The truth of this idea becomes immediately obvious when we realize that no one is lazy when they’re doing exactly what they want to be doing. In fact they display all those traits and behaviors traditionally attributed to productivity. They’re energetic, focused, devoted, interested, creative, determined. The activity in question might be playing video games or skateboarding, but that’s just our point. When you include all activities, not just those sanctioned by authority figures, the question becomes not one of laziness but one of control.

We see the entire phenomenon of laziness as an example of counter-control, as a creative solution whose purpose is to resist the undesired controlling efforts of authority figures when outright resistance doesn’t feel like an option. Indeed, outright resistance rarely feels like a viable option for those on the weaker side of a power imbalance. Laziness is passive resistance, a way to secretly redress the power imbalance by putting the bare minimum amount of effort and concern into the activity in question.

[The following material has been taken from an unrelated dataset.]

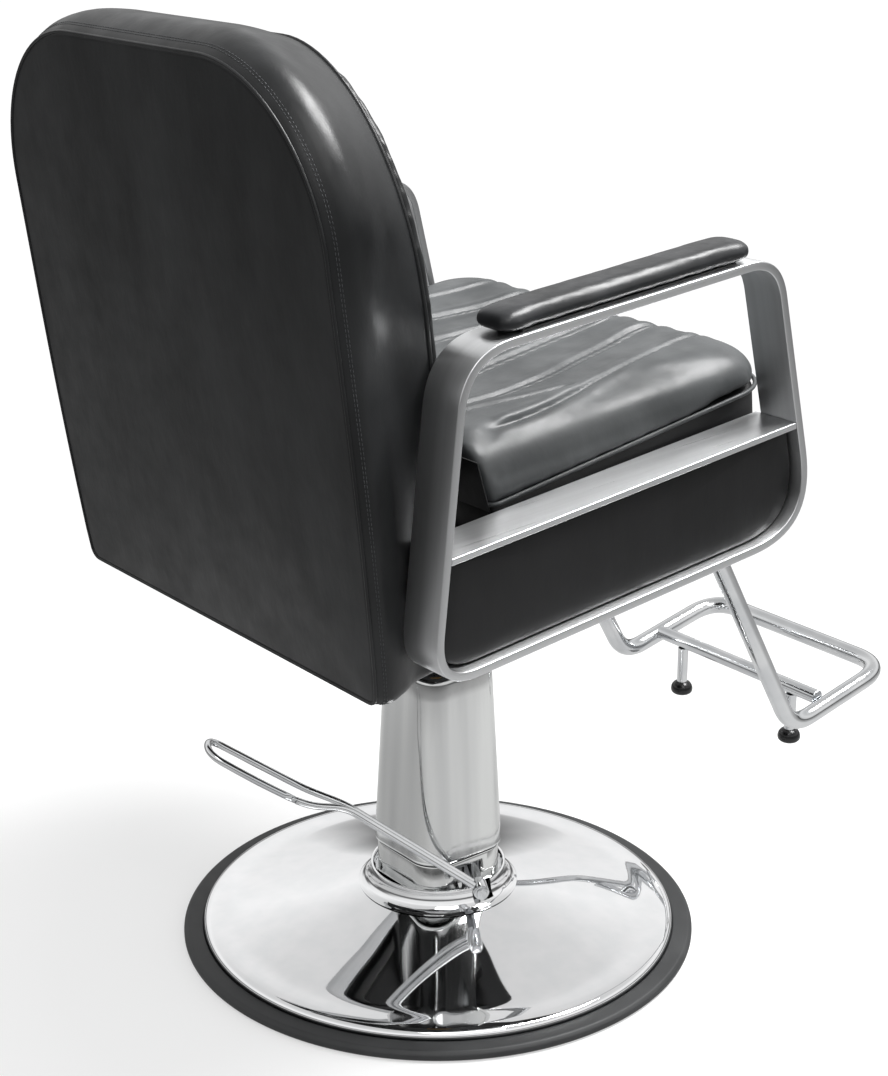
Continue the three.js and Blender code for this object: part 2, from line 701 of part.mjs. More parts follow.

Unfortunately, in the process of habit formation, what under specific circumstances may have been understandable, even admirable as a form of resistance to tyrannical control, becomes a real hindrance for development under the more general circumstances of adult life. Not all power relationships are bad, what matters is whether authority is rational or irrational. Where laziness was originally conceived as a way to put a monkey wrench in the controlling machinations of others, it ends up putting a monkey wrench in the entire process of growth and self-actualization, keeping people from coming anywhere close to achieving their true potential.